Frequently asked questions
If a seasonal pattern goes against you on day one, does it still win?
Largely yes. The apparent penalty for an adverse first day is arithmetic — day one's move is already inside the window total. Exclude it and the rest of the trade wins about 56% of the time whether day one was good or bad. An early red day is not a reason to exit.
Do 100% win-rate seasonal patterns keep winning?
Not at 100%. A perfect record over a 10-year lookback is a property of how the pattern was selected. Tested on earlier, out-of-sample years, the same patterns won about 57% of the time.
What actually predicts whether a seasonal pattern wins?
The pattern's historical magnitude (bigger average move generalizes ~5 points better) and the calendar month of entry (October/December longs ~66%, August/September longs 43–50%). Trend, momentum, and market-regime filters added no usable edge.

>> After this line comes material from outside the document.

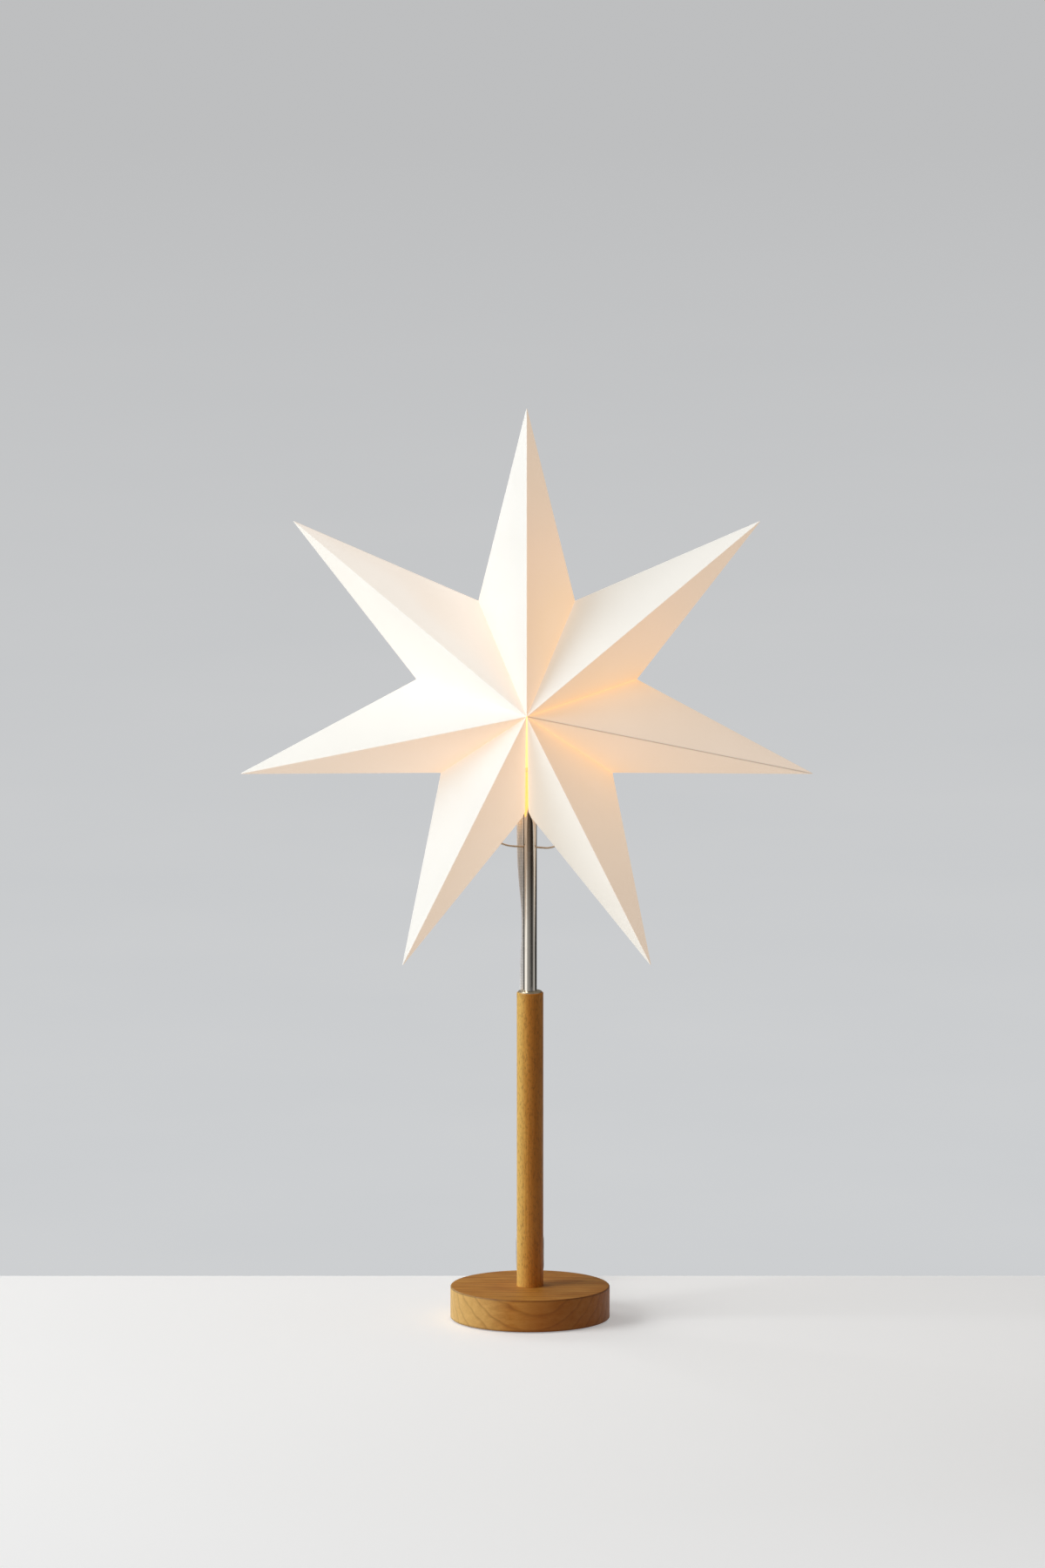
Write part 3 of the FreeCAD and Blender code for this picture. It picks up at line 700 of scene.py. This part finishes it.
def ray_spots(number):
    """Points and faces of one ray's four facets in its own frame, each slightly swollen."""
    half = math.radians(HALF_ANGLES[number])
    tip = Vector((0, 0, STAR_RADIUS))
    found, spots, faces = {}, [], []
    for face_side in (-1, 1):
        peak = Vector((0, face_side * STAR_DEPTH, 0))
        for hand in (-1, 1):
            corner = Vector((hand * CORNER_RADIUS * math.sin(half), 0, CORNER_RADIUS * math.cos(half)))
            outward = (tip - peak).cross(corner - peak).normalized()
            if outward.dot(corner) < 0:
                outward = -outward
            grid = {}
            for out in range(FACET_STEPS + 1):
                for side in range(FACET_STEPS + 1 - out):
                    shares = (1 - (out + side) / FACET_STEPS, out / FACET_STEPS, side / FACET_STEPS)
                    spot = peak * shares[0] + tip * shares[1] + corner * shares[2]
                    swell = 27 * math.prod(shares)
                    own = Vector((number * 7.0, hand * 3.0, face_side * 5.0))
                    ripple = noise.noise(spot * RIPPLES_PER_METRE + own)
                    spot = spot + outward * (swell * BULGE + min(swell, 1.0) * ripple * WAVER)
                    key = tuple(round(c * 1e6) for c in spot)
                    if key not in found:
                        found[key] = len(spots)
                        spots.append(spot)
                    grid[out, side] = found[key]
            for out in range(FACET_STEPS):
                for side in range(FACET_STEPS - out):
                    ahead, beside = grid[out + 1, side], grid[out, side + 1]
                    faces.append((grid[out, side], ahead, beside))
                    if side + out < FACET_STEPS - 1:
                        faces.append((ahead, grid[out + 1, side + 1], beside))
    return spots, faces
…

Should you only take long seasonal trades in October?
October was the strongest entry month for long patterns in this dataset, raising out-of-sample win rate from ~58% to ~66%. That is a descriptive historical finding, not a recommendation, and it reflects well-known fourth-quarter seasonality. This article is research and analysis, not investment advice.
Disclaimer. This article is published for research and educational purposes only. It is not investment advice, not a recommendation to buy, sell, or hold any security, and not a solicitation of any kind. Historical seasonal patterns and backtested results do not guarantee future returns. Win rates derived from a selection rule are descriptive of that selection and are not forecasts. Anyone making a financial decision should do their own research and, where appropriate, consult a licensed professional.